25 marca 2011, 19:32
Witam.
Nie wiem, czy to dobre miejsce na to, by pytać się o coś takiego. Nie wiem czemu to robię. Może dlatego, że zbyt subiektywnie na to patrzę. Może dlatego, że jestem zdesperowaną kretynką.
Otóż mam narzeczonego, jesteśmy ze sobą od prawie 3 lat. Ostatnio dopuścił się do czynu strasznego. Wykorzystał mnie. Tak, drogie Panie, o tym właśnie mówię. Tak bez pardonu. Bez niczego. Ciężko mi to pisać, mówić. Nie umiem sobie z tym poradzić. Co najgorsze, mam dylemat, czy dalej z nim być. Jestem zrozpaczona. Za rok ślub, za parę miesięcy mieliśmy się przeprowadzić. Nie wyobrażam sobie mieszkania z nim w jednym domu...

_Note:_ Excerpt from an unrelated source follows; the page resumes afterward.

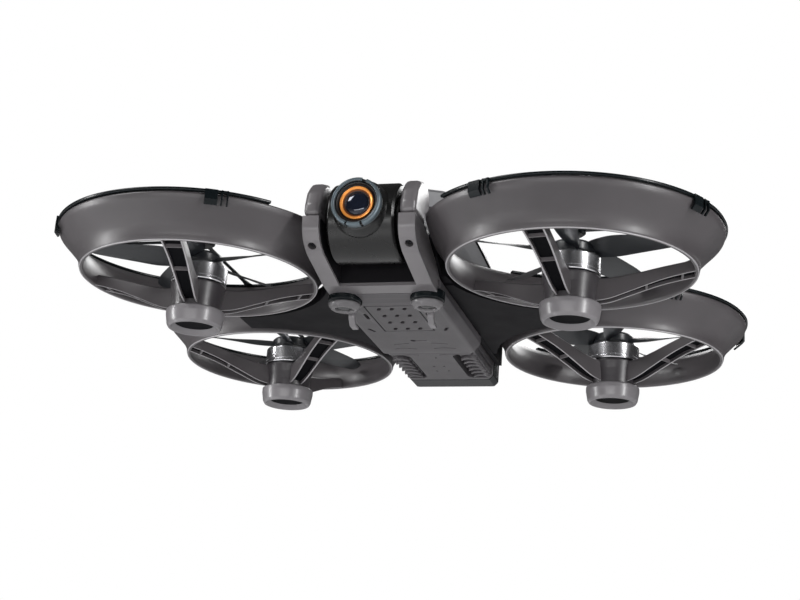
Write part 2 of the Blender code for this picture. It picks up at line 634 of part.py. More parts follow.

O dziwo, narzeczony jest bardzo wrażliwy. Przywiązał się do mnie. Szczerze żałuje tego co zrobił. Ale zrobił. A ja nie mogę zapomnieć. Nie wiem, czy być z nim dalej? Czy nie złapać się znowu na litość i go zostawić....Co byście zrobiły na moim miejscu?
Kocham go, ale przez niego straciłam wszystko. Wszystko.
- Dołączył: 2009-03-17
- Miasto: Lublin
- Liczba postów: 1679
25 marca 2011, 20:56
Problem wygląda na bardziej złożony niż "jednorazowe przekroczenie granicy". Najbardziej martwią tutaj słowa: manipulacja, szantaż emocjonalny. Ada, mówisz o schemacie - broi a potem przeprasza. Twój narzeczony wygląda mi na niedojrzałego.
25 marca 2011, 20:56
no to odejdz od niego jak sobie nie wyobrtazasz bycia razem i po sprawie , dzialasz na zasadzie chcialabym a boje sie ??
- Dołączył: 2009-12-28
- Miasto: Szczecin
- Liczba postów: 3961
25 marca 2011, 20:57
tu nie ma żadnego "powinnaś" :-/
najlepiej byłoby gdyby ada zrobiła to, co czuje.
- Dołączył: 2010-09-19
- Miasto:
- Liczba postów: 52
25 marca 2011, 20:58
danaegarden w sumie to amsz racje. Ada nikt za ciebie nie zdecyduje .
- Dołączył: 2009-06-23
- Miasto: Warszawa
- Liczba postów: 652
25 marca 2011, 20:59
"przeciez sa kobie ty co lubia byc meczennicami"
... i potem boją się zgłosić że mąż katuje dziecko BO JEST ZASKOCZONA czy w szkou....;/;/;/;/
25 marca 2011, 20:59
Właśnie. Dziękuję wszystkim, którzy odezwali się w tej sprawie. Teraz jednak muszę to poukładać sobie przede wszystkim w głowie. Nie da się inaczej. Jeśli ktoś chce jeszcze coś dodać, proszę bardzo.
25 marca 2011, 21:01
> balbinka1001
> "przeciez sa kobie ty co lubia byc
> meczennicami"... i potem boją się zgłosić że mąż
> katuje dziecko BO JEST ZASKOCZONA czy w
> szkou....;/;/;/;/
ja juz jej to samo napisalam ze jak zgwalci dziecko to tez bedzie zaskoczona i nawet nie odejdzie
- Dołączył: 2009-12-28
- Miasto: Szczecin
- Liczba postów: 3961
25 marca 2011, 21:01
mnie się wydaje, że ada wciąż go kocha (mimo wszystko, mimo, że ją tak skrzywdził), a kiedy widzi się łzy osoby którą się kocha i jej chęć naprawy wyrządzonego zła, to całą sobą CHCE mu się wybaczyć (nawet jeśli nie wiadomo jak, nawet jak nie widać tego "światełka w tunelu"). czasem, żeby zerwać trzeba mieć jaja.
- Dołączył: 2007-09-10
- Miasto: To Tu To Tam
- Liczba postów: 8155
25 marca 2011, 21:02
24 lata czy 14, szacunku do drugiego człowieka ludzie się uczą w pierwszych latach życia.
25 marca 2011, 21:03
Hm. Sama nie wiem co bym zrobiła, jeżeli w dodatku byłby to narzeczony! W każdym razie ja napewno na jakiś czas odsunęła go od siebie - nie odbierała telefonów, a gdy zaczepi na ulicy - powiedziała, że nie mam ani czasu, ani ochoty gadać. Dystans? Chyba najlepsze rozwiązanie.